Amy Coney Barrett, who currently serves as a federal judge for the Chicago-based 7th Circuit Court of Appeals, has been nominated by President Donald Trump to fill the vacancy on the Supreme Court bench. Her record as a judge and legal scholar is being intensely scrutinized as predictions are made about what the bench will look like if Barrett replaces the late Justice Ruth Bader Ginsburg.
As an appellate court judge, Barrett has weighed in on a number of hot-button issues since taking the bench in the 7th Circuit in 2017, such as abortion and gun rights.

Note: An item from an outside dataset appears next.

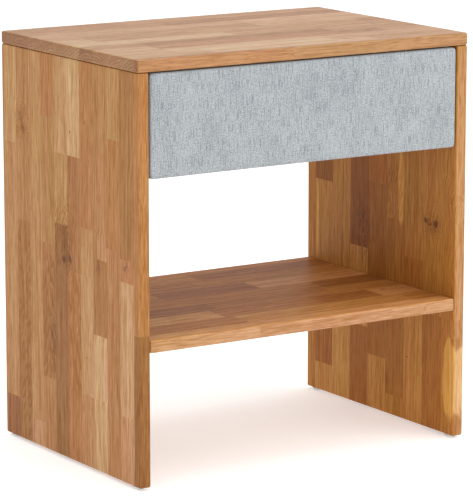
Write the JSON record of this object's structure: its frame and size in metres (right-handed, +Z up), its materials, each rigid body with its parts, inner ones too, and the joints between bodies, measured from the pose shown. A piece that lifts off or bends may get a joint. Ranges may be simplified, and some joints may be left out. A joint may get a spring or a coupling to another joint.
{
  "type": "bedside table with one drawer",
  "caption": "Solid-wood bedside table with an open shelf and a cloth-fronted, inset drawer on ball-bearing slides.",
  "frame": {"origin": "on the floor, under the middle of the object", "axes": "+Z up, the drawer opens towards -Y, +X to the right as seen from the front"},
  "size_m": [0.55, 0.38, 0.596],
  "materials": {
    "oiled_wood": "oiled, satin",
    "beech": "raw",
    "box_wood": "clear lacquer",
    "zinc_steel": "zinc plated",
    "bright_steel": "polished",
    "cloth": "heathered weave",
    "wadding": "soft",
    "clear_plastic": "translucent, satin",
    "tan_plastic": "satin",
    "black_plastic": "satin",
    "rubber": "matte"
  },
  "bodies": {
    "drawer": {"box_back": "box_wood", "box_bottom": "box_wood", "box_front": "box_wood", "box_slide_screws": "zinc_steel", "cover_staples": "zinc_steel", "front_board": "box_wood", "front_cover": "cloth", "front_padding": "wadding", "front_screws": "zinc_steel", "left_box_side": "box_wood", "left_slide_inner": "zinc_steel", "lever_rivets": "zinc_steel", "right_box_side": "box_wood", "right_slide_inner": "zinc_steel"},
    "root": {"cam_bolts": "zinc_steel", "cam_caps": "tan_plastic", "cam_locks": "zinc_steel", "front_left_glide": "clear_plastic", "front_right_glide": "clear_plastic", "glide_nails": "zinc_steel", "left_side_panel": "oiled_wood", "left_slide_outer": "zinc_steel", "rear_left_glide": "clear_plastic", "rear_rail": "oiled_wood", "rear_right_glide": "clear_plastic", "right_side_panel": "oiled_wood", "right_slide_outer": "zinc_steel", "shelf": "oiled_wood", "side_slide_screws": "zinc_steel", "slide_bumpers": "rubber", "top_panel": "oiled_wood", "wood_dowels": "beech"},
    "left_inner_cage": {"left_inner_ball_cage": "zinc_steel", "left_inner_balls": "bright_steel"},
    "left_outer_cage": {"left_outer_ball_cage": "zinc_steel", "left_outer_balls": "bright_steel"},
    "left_lever": {"left_release_lever": "black_plastic"},
    "left_middle": {"left_slide_middle": "zinc_steel"},
    "right_inner_cage": {"right_inner_ball_cage": "zinc_steel", "right_inner_balls": "bright_steel"},
    "right_outer_cage": {"right_outer_ball_cage": "zinc_steel", "right_outer_balls": "bright_steel"},
    "right_lever": {"right_release_lever": "black_plastic"},
    "right_middle": {"right_slide_middle": "zinc_steel"}
  },
  "joints": [
    {"name": "drawer_slide", "type": "slide", "parent": "root", "child": "drawer", "axis": [0, -1, 0], "range_m": [0, 0.3]},
    {"name": "left_middle_slide", "type": "slide", "parent": "root", "child": "left_middle", "axis": [0, -1, 0], "range_m": [0, 0.15]},
    {"name": "left_outer_cage_slide", "type": "slide", "parent": "root", "child": "left_outer_cage", "axis": [0, -1, 0], "range_m": [0, 0.075]},
    {"name": "left_inner_cage_slide", "type": "slide", "parent": "root", "child": "left_inner_cage", "axis": [0, -1, 0], "range_m": [0, 0.225]},
    {"name": "left_lever_turn", "type": "hinge", "parent": "drawer", "child": "left_lever", "pos_m": [-0.2465, 0.0166, 0.498], "axis": [1, 0, 0], "range_deg": [-6, 6], "stiffness_Nm_per_rad": 0.02},
    {"name": "right_middle_slide", "type": "slide", "parent": "root", "child": "right_middle", "axis": [0, -1, 0], "range_m": [0, 0.15]},
    {"name": "right_outer_cage_slide", "type": "slide", "parent": "root", "child": "right_outer_cage", "axis": [0, -1, 0], "range_m": [0, 0.075]},
    {"name": "right_inner_cage_slide", "type": "slide", "parent": "root", "child": "right_inner_cage", "axis": [0, -1, 0], "range_m": [0, 0.225]},
    {"name": "right_lever_turn", "type": "hinge", "parent": "drawer", "child": "right_lever", "pos_m": [0.2465, 0.0166, 0.498], "axis": [1, 0, 0], "range_deg": [-6, 6], "stiffness_Nm_per_rad": 0.02}
  ],
  "couplings": [
    {"joint": "left_middle_slide", "follows": "drawer_slide", "ratio": 0.5},
    {"joint": "left_outer_cage_slide", "follows": "drawer_slide", "ratio": 0.25},
    {"joint": "left_inner_cage_slide", "follows": "drawer_slide", "ratio": 0.75},
    {"joint": "right_middle_slide", "follows": "drawer_slide", "ratio": 0.5},
    {"joint": "right_outer_cage_slide", "follows": "drawer_slide", "ratio": 0.25},
    {"joint": "right_inner_cage_slide", "follows": "drawer_slide", "ratio": 0.75}
  ]
}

She is also a professor at Notre Dame Law School, where she taught in the areas of constitutional law, the federal courts, and statutory interpretation.
Barrett has already earned the backing of many conservative activists for her originalist approach to the law and her perceived hostility to Roe v. Wade, the 1973 Supreme Court ruling that legalized abortion in 50 states.
Meanwhile, abortion rights, civil rights, and other progressive groups have expressed concerns over Barrett’s record.
Some are also worried that Barrett’s religious views would guide her in her legal analysis such as in abortion-related cases, as seen in 2017 when Sen. Dianne Feinstein (D-Calif.) tensely questioned the judge about her religious background. Barrett replied that judges shouldn’t “follow their personal convictions in the decision of a case, rather than what the law requires.”
The judge has also indicated that she is supportive of expansive gun rights in a dissent she authored in 2019.
Gun Rights
Barrett indicated her support for gun rights in her dissent in Kanter v. Barr, a 2019 case that challenged a federal law that took gun rights away from nonviolent felons. A businessman who had pleaded guilty to mail fraud argued that the law violated his Second Amendment right to bear arms.The 2–1 majority, both appointed by Republican President Ronald Reagan, said the federal law and a similar Wisconsin one were constitutional.
In her dissent, Barrett said that since the country’s founding, legislatures have taken gun rights away from people who were considered dangerous.
She added that while the federal and state governments have a strong interest in protecting the public from gun violence, they had failed to show that the business owner owning a gun would pose a risk.
Abortion
Barrett has grappled with some abortion-related cases while on the 7th Circuit bench and cast votes that signaled opposition to rulings that struck down abortion-related restrictions.In 2018, Barrett voted to rehear a case en banc—to have the three-judge panel decision reviewed by the full court—involving an Indiana law that required fetal remains to be buried or cremated after an abortion. The trial and appeals court judges found that the law violated the Constitution. Ultimately, Barrett was outnumbered and the 7th Circuit ruled to deny the rehearing and reinstated an original opinion that blocked the law from being enforced.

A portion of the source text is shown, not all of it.